Somehow, a near-perfect three quarters unraveled in dramatic and disturbing fashion for the Eagles on Sunday, a 17-point lead gone in what seemed like an instant, and in the locker room after a crushing 21-17 loss at Lincoln Financial Field to the Carolina Panthers, the mood was disbelief. And disappointment. Resolve to bounce back, yes, but in the immediate aftermath of a 15-minute collapse, stunned dismay.

"I don't know what happened," defensive tackle Fletcher Cox said. "They won the game. You've got to go back and watch it and see what happened, but we lost the game and it's time to get back to the drawing board. This is the worst loss I've ever had. We were up 17-0 and they came back and kicked our (butt)."

"We blew it on defense," defensive end Chris Long said. "Offense held up their end of the bargain, possessed the football the whole game, and we blew it at the end."

Said tight end Zach Ertz: 'I'm disappointed, obviously. Up 17-0, kind of been in this same boat a couple of weeks ago (in Tennessee, when the Eagles lost after holding a 17-3 lead in the third quarter). Got to find a way to finish. It's not the ending of the game that I envisioned. We have to keep our foot on the gas. Little things at the end of the game come back to bite you. Even little mistakes you're doing at the beginning of the game come back to bite you. Tough, tough loss. No other way to put it."

What does it all mean? The Eagles are 3-4 with a game in London against Jacksonville on Sunday, and this football team needs to find a way to regroup and learn who it is and how good it can be the rest of the year. There is a lot of football to go in this season, but you've heard that before. The NFL is a week-to-week business and the truth is that the Eagles don't know who they are. They are a veteran team and they've been through this before, but the up-and-down nature of the collective performance through seven weeks has been remarkably inconsistent.

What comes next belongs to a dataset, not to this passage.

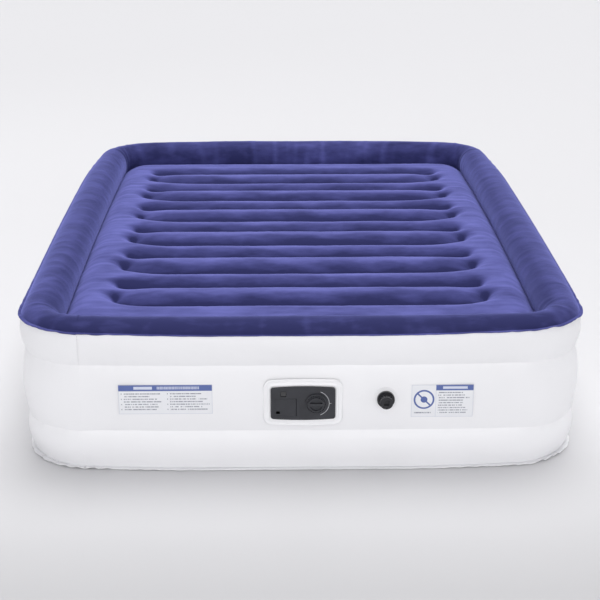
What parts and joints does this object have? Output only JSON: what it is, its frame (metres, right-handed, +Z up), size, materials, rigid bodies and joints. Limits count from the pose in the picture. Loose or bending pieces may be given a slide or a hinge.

On Sunday, the Eagles were cruising after a magnificent 17-play, 94-yard drive in the third quarter that ended on a touchdown pass from quarterback Carson Wentz to tight end Dallas Goedert. The drive consumed 9:22 of the clock and Jake Elliott's PAT gave the Eagles a 17-0 advantage. Lincoln Financial Field was rocking. The Eagles were rolling with a dominating defense that had Carolina quarterback Cam Newton harassed and befuddled. Wentz completed 23 of 27 passes for 270 yards and a pair of touchdowns.

All the Eagles needed to do was finish the game.

Instead, they collapsed in an alarming manner.

Trailing 17-0, the Panthers reeled off an 11-play, 80-yard drive to score a touchdown and get some momentum going. After the Eagles gained one first down and then punted, Carolina went 87 yards in seven plays as Newton got hot, completing all six of his passes for 79 yards, the final throw an 18-yarder to wide receiver Devin Funchess in the left corner of the end zone. A two-point conversion was successful and, wow, scary, the score was 17-14 with 4:08 remaining.

Three passes from the Eagles' offense netted 0 yards and the punt team came on. With 2:17 to go, the Panthers had the ball at their 31-yard line. The Eagles needed a stop. And they couldn't get one.

A fourth-and-10 play was a killer, as Newton found former Eagle Torrey Smith on the right side and Smith made the catch, turned up the field, and ended up gaining 35 yards to the Philadelphia 34-yard line. Newton's short passing game quickly gave Carolina a first-and-goal situation at the 4-yard line and a few plays later he completed a 1-yard touchdown pass to tight end Greg Olsen and the Panthers, improbably, had a lead.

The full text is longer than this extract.